Strategies of the successful investor Part 1: Set up a plan

This is the first part of a series of post which would be about the strategies of the successful investor. As we have previously discussed the only way to be secured financially is through investing. However there are some very important things the the beginner investor must keep in mind so that his portfolio will grow with time.

A plan is the cornerstone of your investing journey. The plan is simply a document that would guide you and make sure that you do not get off-track.

It contains firstly your objectives.Each person may have different objectives and to state them clearly and the time available is crucial to your plan. You may want to retire in 35 years or to send your child to college.

After having written your objectives you would thus try to determine the amount of money that would be required to achieve these objectives.

After having identified your objectives and the money that would be needed, you would then be able to identify the return that would be required to reach that amount of money. Your portfolio will thus have to have a certain annual return so that you will be able to reach that objectives. If you cannot reach that return then you would be unable to achieve your objectives.

However the return is also related to another term and that is your risk tolerance.
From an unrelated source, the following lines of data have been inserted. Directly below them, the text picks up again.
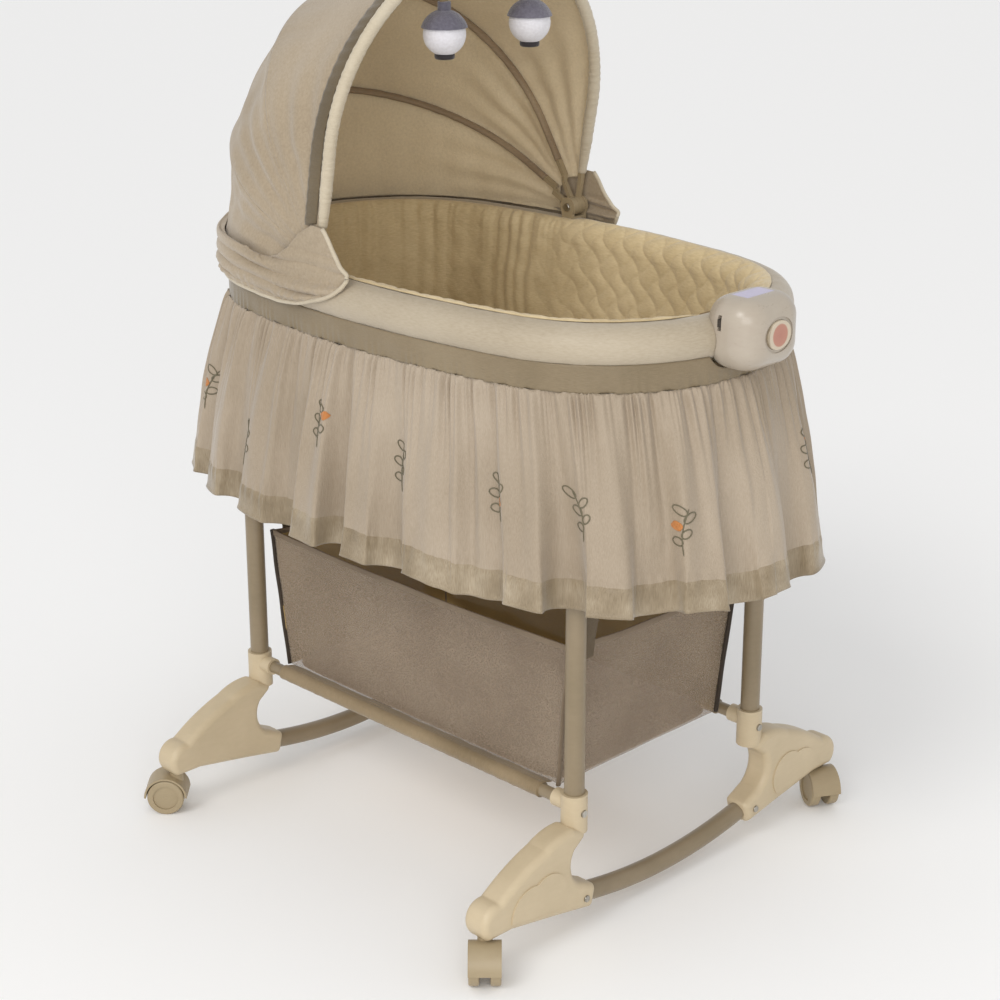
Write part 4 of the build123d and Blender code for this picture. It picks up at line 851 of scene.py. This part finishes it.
def on_bow(bow, t, grow=CLOTH_GAP, start=CLOTH_START):
    """Points along a bow, from the near side to the far side: two straights and a half round."""
    width = BOW_HALF_WIDTH + grow
    centre = BOW_REACHES[bow] - BOW_HALF_WIDTH
    straight = centre - start
    bend = math.pi * width
    way = t * (2 * straight + bend)
    turn = np.clip((way - straight) / width, 0, math.pi)
    past = np.maximum(straight - way, 0) + np.maximum(way - straight - bend, 0)
    outward = centre + width * np.sin(turn) - past
    points = PIVOT + outward[..., None] * ray(BOW_ANGLES[bow])
    points[..., 1] -= width * np.cos(turn)
    return points


def rim_ends(x):
    """Where the rim passes x on the near and on the far side, as shares of the way round."""
    share = shares(4001)
    point, _ = along_oval(RIM, share)
    past, near = point[:, 0] > x, point[:, 1] < 0
    return share[past & near].min(), share[past & (point[:, 1] > 0)].max()


def rear_foot(share):
    """The rear cloth's foot over the rim, at shares from the near to the far side."""
    return beside(along_oval(RIM, head_near + share * (head_far - head_near)), REAR_FOOT_OFFSET, REAR_FOOT_HEIGHT)[:, 0]


# Cloth stretched from bow to bow, with the creases that they pull into it
head_near, head_far = rim_ends(REAR_FOOT_X)
t, k = shares(PANEL_STEPS)[:, None], shares(PANEL_ROWS)
metres, across = t * 0.93, k * 0.2
lines = {"rim": rear_foot(t[:, 0]), **{bow: on_bow(bow, t[:, 0]) for bow in BOW_ANGLES}}
panels = (  # from where to which bow, seed, how far it stands out as a share of its span
    ("rear", "middle", 51, 0.001), ("middle", "front", 61, 0.003), ("rim", "rear", 71, -REAR_SINK),
)
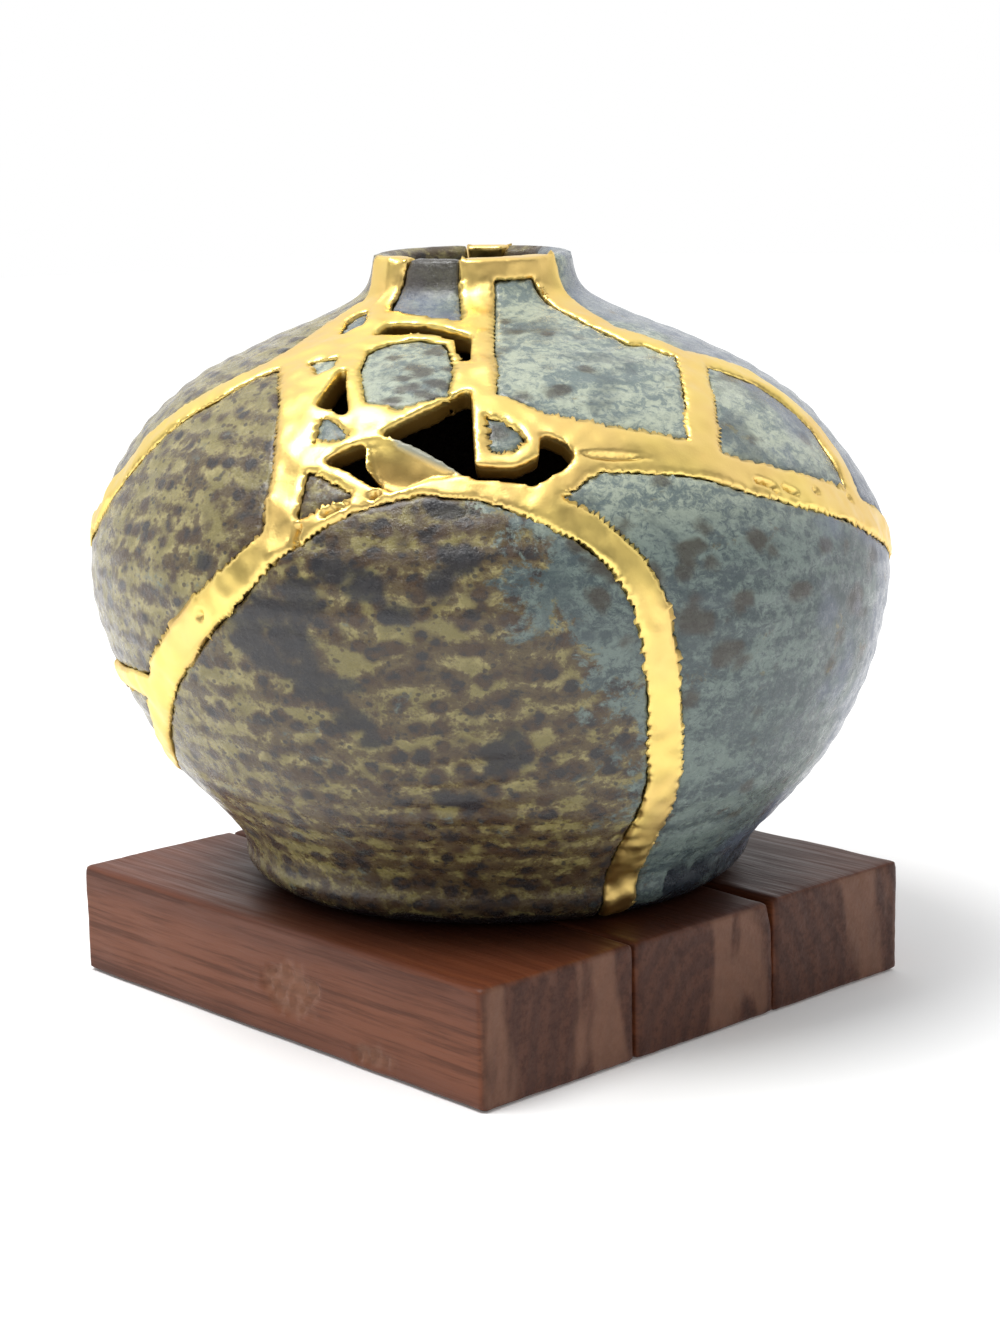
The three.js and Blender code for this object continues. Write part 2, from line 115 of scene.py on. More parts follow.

This is related to the different component of your portfolio and the return of your portfolio. You have to understand that some investment instruments are risky in that you can lose your money especially if the company go bankrupt but if you can hold on to it and the company stays afloat you would have greater return. The higher the riskiness and the greater the return. Some people have a low tolerance and as a result would want safe assets. However safe assets would result in low return. Hence if you want higher return you would have to invest in riskier assets.

After having chosen the return that you want and the risk that you are prepared to tolerate you would thus be able to choose the investment instruments that you need to invest in to achieve the return that you want.